Records with modeling code:
==*==
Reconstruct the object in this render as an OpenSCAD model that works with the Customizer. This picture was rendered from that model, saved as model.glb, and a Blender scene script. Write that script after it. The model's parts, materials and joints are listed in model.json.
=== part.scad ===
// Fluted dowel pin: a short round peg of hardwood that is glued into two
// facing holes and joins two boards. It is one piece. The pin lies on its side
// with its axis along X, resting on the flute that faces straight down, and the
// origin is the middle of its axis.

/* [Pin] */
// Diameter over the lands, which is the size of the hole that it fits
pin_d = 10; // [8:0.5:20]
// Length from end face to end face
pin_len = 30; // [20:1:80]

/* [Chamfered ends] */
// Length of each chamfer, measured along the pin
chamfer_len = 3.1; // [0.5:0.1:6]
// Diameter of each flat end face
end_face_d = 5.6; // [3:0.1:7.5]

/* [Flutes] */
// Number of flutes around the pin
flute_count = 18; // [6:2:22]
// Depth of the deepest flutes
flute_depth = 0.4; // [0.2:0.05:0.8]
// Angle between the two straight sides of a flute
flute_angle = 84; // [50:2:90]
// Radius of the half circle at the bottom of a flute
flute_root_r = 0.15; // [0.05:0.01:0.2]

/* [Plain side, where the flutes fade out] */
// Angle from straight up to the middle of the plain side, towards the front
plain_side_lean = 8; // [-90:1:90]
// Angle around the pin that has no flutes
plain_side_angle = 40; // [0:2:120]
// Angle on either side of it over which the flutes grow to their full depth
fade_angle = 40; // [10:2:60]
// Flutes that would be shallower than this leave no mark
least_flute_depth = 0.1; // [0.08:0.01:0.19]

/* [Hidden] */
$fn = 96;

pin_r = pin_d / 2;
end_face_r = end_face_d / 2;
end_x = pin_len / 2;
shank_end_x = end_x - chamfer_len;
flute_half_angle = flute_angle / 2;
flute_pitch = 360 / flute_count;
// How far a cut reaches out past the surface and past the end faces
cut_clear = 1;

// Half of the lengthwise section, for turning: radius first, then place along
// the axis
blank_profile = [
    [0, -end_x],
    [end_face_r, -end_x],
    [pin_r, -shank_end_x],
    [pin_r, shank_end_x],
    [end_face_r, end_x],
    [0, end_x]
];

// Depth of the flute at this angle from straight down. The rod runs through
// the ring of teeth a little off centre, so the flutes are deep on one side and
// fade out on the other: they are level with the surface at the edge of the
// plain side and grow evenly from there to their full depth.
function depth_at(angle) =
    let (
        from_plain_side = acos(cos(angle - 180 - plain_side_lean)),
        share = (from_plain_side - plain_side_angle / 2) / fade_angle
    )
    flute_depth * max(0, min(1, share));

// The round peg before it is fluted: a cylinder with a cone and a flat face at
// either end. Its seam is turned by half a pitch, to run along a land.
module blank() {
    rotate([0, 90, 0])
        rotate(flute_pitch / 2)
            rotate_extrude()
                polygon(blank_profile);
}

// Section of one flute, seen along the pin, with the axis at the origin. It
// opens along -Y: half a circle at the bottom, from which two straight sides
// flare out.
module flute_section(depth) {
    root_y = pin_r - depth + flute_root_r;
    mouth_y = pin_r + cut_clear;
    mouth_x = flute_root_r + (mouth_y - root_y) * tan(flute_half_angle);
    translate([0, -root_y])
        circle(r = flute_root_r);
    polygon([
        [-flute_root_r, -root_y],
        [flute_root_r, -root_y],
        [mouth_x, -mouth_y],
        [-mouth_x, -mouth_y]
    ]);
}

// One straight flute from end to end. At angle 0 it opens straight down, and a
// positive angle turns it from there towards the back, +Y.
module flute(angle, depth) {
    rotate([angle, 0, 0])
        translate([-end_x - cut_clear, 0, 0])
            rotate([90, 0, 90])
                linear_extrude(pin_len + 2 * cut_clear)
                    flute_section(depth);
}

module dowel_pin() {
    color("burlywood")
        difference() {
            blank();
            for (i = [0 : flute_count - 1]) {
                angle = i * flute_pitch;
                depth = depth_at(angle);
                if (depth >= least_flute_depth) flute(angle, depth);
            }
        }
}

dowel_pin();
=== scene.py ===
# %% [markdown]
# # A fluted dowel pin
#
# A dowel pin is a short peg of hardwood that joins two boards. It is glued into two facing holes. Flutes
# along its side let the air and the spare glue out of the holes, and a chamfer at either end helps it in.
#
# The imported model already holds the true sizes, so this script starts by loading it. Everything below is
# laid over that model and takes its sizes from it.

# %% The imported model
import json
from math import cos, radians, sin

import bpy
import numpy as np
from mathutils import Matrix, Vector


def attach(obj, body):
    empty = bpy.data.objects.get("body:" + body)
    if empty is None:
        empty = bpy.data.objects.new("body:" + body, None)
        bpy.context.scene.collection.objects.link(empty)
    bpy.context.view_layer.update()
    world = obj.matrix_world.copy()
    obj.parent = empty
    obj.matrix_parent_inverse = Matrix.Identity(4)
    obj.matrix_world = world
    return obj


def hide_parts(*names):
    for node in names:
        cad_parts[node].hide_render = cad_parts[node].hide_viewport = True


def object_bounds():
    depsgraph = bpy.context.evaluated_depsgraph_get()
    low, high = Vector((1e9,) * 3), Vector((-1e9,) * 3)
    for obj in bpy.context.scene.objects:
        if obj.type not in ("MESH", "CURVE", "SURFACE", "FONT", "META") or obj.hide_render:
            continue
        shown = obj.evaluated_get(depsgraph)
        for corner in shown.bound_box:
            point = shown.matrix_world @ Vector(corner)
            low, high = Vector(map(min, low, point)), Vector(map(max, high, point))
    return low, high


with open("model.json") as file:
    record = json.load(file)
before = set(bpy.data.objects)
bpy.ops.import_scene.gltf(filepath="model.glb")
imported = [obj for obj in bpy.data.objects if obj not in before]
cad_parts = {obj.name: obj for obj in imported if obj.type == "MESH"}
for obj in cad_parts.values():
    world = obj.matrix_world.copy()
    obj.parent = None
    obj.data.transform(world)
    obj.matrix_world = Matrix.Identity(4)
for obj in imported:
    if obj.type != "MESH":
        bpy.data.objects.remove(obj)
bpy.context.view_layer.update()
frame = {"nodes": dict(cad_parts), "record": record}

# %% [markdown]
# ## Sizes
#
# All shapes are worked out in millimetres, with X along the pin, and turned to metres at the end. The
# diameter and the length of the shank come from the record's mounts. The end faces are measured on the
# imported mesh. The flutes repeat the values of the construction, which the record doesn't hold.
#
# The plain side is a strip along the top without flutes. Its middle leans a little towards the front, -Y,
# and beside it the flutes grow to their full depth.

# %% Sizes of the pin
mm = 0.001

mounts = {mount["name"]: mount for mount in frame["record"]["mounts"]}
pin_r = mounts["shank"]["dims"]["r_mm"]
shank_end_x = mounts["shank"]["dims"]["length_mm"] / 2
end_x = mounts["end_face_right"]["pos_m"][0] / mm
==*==
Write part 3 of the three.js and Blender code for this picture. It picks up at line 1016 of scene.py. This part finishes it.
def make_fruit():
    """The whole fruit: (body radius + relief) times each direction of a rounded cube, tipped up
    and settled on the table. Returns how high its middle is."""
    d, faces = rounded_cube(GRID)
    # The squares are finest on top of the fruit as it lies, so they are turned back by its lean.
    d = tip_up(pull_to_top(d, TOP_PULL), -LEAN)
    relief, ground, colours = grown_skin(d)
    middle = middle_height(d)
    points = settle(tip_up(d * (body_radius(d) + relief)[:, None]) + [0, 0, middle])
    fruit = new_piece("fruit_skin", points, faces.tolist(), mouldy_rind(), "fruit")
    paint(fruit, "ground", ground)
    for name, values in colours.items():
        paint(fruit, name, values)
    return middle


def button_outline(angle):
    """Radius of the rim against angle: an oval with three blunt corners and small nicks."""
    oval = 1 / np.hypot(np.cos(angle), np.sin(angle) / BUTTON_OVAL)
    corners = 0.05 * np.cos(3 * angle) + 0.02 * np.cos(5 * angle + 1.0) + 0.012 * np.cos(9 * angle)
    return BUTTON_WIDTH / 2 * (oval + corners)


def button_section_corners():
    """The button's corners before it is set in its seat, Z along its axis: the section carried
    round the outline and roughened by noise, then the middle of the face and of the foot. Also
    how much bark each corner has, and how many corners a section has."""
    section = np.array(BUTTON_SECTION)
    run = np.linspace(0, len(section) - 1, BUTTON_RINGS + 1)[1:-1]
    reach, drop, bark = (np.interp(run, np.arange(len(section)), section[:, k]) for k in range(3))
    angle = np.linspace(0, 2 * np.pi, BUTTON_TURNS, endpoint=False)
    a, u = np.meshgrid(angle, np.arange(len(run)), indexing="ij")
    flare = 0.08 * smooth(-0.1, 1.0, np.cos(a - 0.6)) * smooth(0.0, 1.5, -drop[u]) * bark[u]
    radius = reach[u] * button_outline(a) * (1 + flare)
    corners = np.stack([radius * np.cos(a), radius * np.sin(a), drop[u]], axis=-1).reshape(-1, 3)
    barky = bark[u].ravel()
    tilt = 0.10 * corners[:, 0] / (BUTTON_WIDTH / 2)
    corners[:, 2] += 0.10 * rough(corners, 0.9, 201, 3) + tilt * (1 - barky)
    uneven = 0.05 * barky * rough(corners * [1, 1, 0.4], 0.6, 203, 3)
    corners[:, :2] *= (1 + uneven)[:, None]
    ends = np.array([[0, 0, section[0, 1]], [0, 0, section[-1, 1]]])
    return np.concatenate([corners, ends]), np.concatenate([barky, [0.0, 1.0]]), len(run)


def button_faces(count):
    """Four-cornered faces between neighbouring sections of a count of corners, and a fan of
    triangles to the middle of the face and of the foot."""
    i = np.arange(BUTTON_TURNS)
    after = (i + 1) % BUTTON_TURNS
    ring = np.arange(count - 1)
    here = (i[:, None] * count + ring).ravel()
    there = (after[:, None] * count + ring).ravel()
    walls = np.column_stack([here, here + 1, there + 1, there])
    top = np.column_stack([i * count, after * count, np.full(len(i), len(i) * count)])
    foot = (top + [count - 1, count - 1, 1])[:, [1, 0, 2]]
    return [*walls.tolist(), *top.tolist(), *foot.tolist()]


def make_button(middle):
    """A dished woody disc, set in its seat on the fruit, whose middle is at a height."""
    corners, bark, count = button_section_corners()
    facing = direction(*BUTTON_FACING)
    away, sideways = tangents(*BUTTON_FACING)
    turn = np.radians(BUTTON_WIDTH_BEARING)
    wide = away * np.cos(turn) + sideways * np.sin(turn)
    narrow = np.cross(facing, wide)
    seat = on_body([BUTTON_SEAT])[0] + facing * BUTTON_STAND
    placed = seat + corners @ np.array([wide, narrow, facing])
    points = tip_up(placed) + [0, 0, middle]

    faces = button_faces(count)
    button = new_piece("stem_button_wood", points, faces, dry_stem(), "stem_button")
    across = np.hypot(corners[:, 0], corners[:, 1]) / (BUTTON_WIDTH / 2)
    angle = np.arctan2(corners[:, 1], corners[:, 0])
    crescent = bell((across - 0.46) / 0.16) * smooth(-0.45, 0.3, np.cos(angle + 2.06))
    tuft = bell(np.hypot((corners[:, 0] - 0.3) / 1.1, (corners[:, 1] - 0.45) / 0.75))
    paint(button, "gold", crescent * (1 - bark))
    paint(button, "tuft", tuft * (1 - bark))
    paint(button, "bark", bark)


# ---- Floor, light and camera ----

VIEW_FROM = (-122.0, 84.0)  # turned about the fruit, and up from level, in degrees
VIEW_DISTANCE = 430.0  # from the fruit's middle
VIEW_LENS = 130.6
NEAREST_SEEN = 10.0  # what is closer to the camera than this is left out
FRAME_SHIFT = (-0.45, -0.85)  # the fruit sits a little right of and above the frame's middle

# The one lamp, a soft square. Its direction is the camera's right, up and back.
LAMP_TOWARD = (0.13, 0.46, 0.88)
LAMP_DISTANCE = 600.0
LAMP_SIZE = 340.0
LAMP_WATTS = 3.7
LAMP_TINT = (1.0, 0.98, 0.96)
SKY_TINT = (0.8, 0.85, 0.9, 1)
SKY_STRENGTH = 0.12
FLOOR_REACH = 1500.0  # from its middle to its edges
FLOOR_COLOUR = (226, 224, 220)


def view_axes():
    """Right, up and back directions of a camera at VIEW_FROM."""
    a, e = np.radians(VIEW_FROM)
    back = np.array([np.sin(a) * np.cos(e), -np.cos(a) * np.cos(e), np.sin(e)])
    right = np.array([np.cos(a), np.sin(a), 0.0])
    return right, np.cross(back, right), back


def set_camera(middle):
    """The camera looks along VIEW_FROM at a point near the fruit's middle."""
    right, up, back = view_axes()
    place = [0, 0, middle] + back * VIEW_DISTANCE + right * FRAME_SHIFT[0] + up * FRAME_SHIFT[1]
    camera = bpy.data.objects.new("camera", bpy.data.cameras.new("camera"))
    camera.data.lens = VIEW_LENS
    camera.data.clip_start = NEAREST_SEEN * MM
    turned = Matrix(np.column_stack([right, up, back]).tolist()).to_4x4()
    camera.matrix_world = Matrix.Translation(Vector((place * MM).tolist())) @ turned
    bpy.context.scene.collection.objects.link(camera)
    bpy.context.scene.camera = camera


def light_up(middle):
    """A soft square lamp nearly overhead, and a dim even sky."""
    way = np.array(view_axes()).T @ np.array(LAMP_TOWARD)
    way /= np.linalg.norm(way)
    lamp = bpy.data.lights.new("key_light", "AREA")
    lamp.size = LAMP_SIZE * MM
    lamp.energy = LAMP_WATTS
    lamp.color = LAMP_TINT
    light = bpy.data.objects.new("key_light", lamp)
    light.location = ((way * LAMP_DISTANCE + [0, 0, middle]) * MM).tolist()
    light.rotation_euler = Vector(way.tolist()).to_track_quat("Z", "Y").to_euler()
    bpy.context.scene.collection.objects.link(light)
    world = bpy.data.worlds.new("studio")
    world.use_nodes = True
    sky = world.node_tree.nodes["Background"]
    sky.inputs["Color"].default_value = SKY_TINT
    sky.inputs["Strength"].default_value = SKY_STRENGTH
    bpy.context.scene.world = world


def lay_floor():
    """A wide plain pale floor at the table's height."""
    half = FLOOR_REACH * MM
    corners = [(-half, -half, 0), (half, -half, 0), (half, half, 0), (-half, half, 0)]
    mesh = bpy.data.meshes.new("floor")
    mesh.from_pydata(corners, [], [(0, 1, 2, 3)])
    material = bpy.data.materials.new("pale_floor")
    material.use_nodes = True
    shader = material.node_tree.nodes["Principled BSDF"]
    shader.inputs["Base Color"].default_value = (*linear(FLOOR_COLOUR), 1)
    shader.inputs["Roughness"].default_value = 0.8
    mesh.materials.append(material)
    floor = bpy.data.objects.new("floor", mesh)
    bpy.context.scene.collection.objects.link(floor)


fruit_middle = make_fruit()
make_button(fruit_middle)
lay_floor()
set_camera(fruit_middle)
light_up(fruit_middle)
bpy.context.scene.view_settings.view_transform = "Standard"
==*==
§ **Exercise details**:
Your task is to repeat exactly the lines from the one that contains "down, and a" through the one that contains "for node in", with both end lines included.

§ **Answer to this exercise**:
// One straight flute from end to end. At angle 0 it opens straight down, and a
// positive angle turns it from there towards the back, +Y.
module flute(angle, depth) {
    rotate([angle, 0, 0])
        translate([-end_x - cut_clear, 0, 0])
            rotate([90, 0, 90])
                linear_extrude(pin_len + 2 * cut_clear)
                    flute_section(depth);
}

module dowel_pin() {
    color("burlywood")
        difference() {
            blank();
            for (i = [0 : flute_count - 1]) {
                angle = i * flute_pitch;
                depth = depth_at(angle);
                if (depth >= least_flute_depth) flute(angle, depth);
            }
        }
}

dowel_pin();
=== scene.py ===
# %% [markdown]
# # A fluted dowel pin
#
# A dowel pin is a short peg of hardwood that joins two boards. It is glued into two facing holes. Flutes
# along its side let the air and the spare glue out of the holes, and a chamfer at either end helps it in.
#
# The imported model already holds the true sizes, so this script starts by loading it. Everything below is
# laid over that model and takes its sizes from it.

# %% The imported model
import json
from math import cos, radians, sin

import bpy
import numpy as np
from mathutils import Matrix, Vector


def attach(obj, body):
    empty = bpy.data.objects.get("body:" + body)
    if empty is None:
        empty = bpy.data.objects.new("body:" + body, None)
        bpy.context.scene.collection.objects.link(empty)
    bpy.context.view_layer.update()
    world = obj.matrix_world.copy()
    obj.parent = empty
    obj.matrix_parent_inverse = Matrix.Identity(4)
    obj.matrix_world = world
    return obj


def hide_parts(*names):
    for node in names:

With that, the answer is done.